| I will agree about the 'on the balance' in the context of speed of prototyping and interactive sessions. When rubber is about to hit the road, i.e. near deployment with money at stake, I would have love an option to freeze the types, at least in many places. Cython comes in handy, but its clunky and its syntax and semantics is not super obvious to a beginner (I am no longer one, but I remember my days of confusion regarding cyimporting std headers, python headers, how do you use python arrays (not numpy arrays) etc etc). I am curious, have you put money at stake supported only by dynamic types ? Regarding int32 vs int64, its not a precision issue its about sparse matrices with more than 1<<31 nonzeros. I am equally surprised that you have not run into this given your practical experience with matrices. My case involves more than just numpy. There's hdf5, scipy.sparse, some memory mapped arrays and of course numpy.

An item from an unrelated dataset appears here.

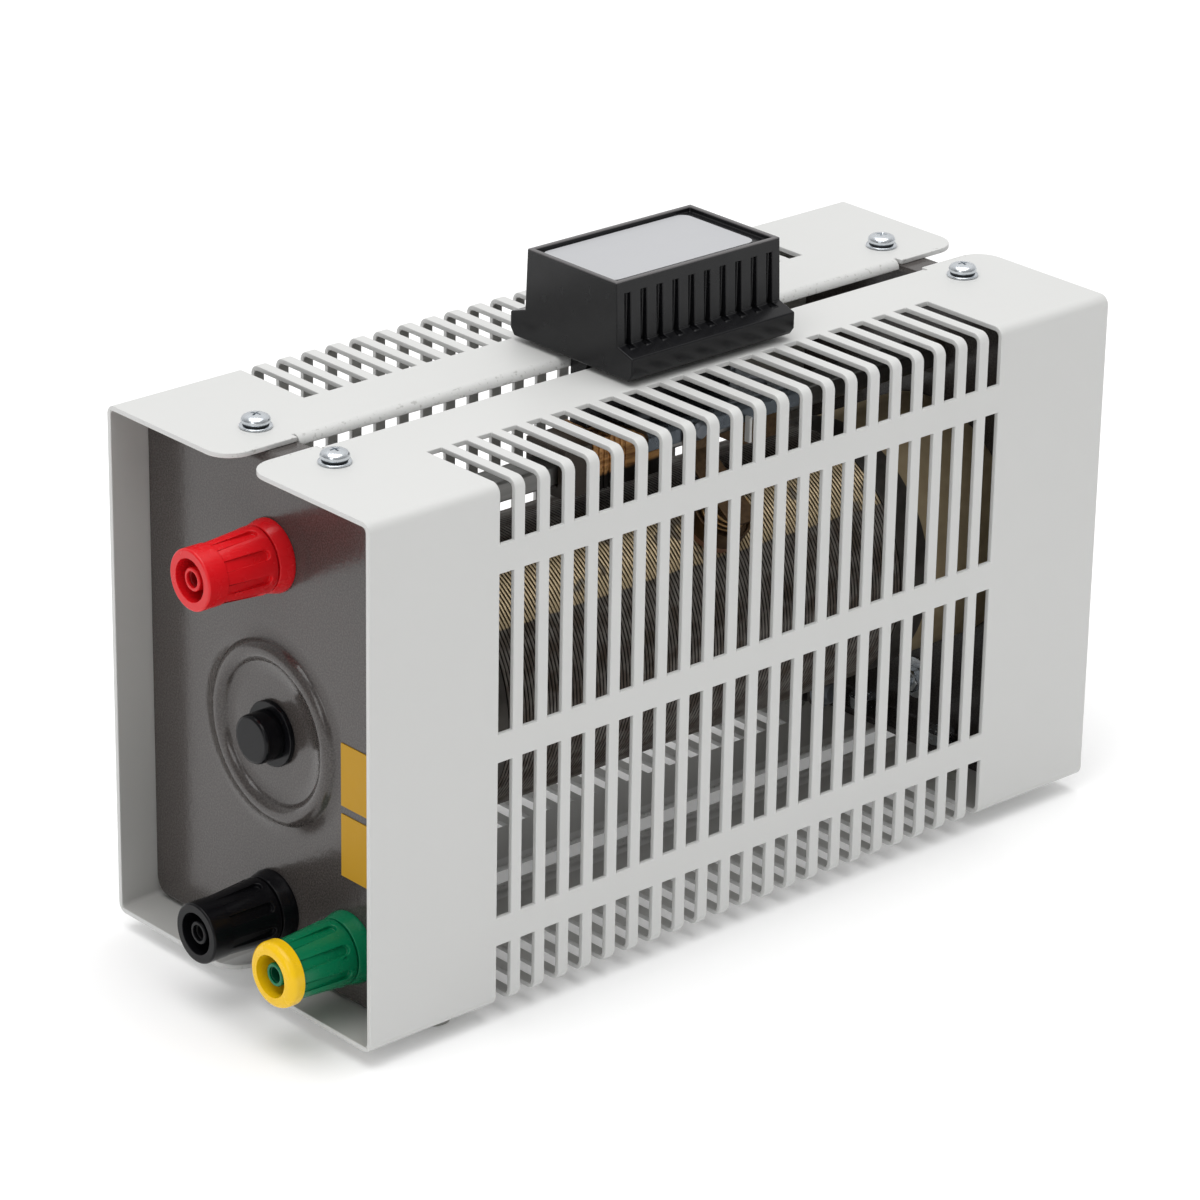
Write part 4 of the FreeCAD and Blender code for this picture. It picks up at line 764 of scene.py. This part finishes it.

Given the amount of time I spent to debug this, I would have killed for static type checks. |
But I do see that counting nnz boils down to a call to np.count_nonzero, which treats bools as np.intp, which is either going to be int32 or int64 (very weird that it chooses signed types), then calls np.sum.
The best solution would be to use np.seterr to warn exactly at call sites with int32 overflow, but amazingly, there seems to be an open numpy issue saying that seterr is not guaranteed for sum.
I do think seterr + logging would be better for this than roping in static typing everywhere just to get a one off benefit like this.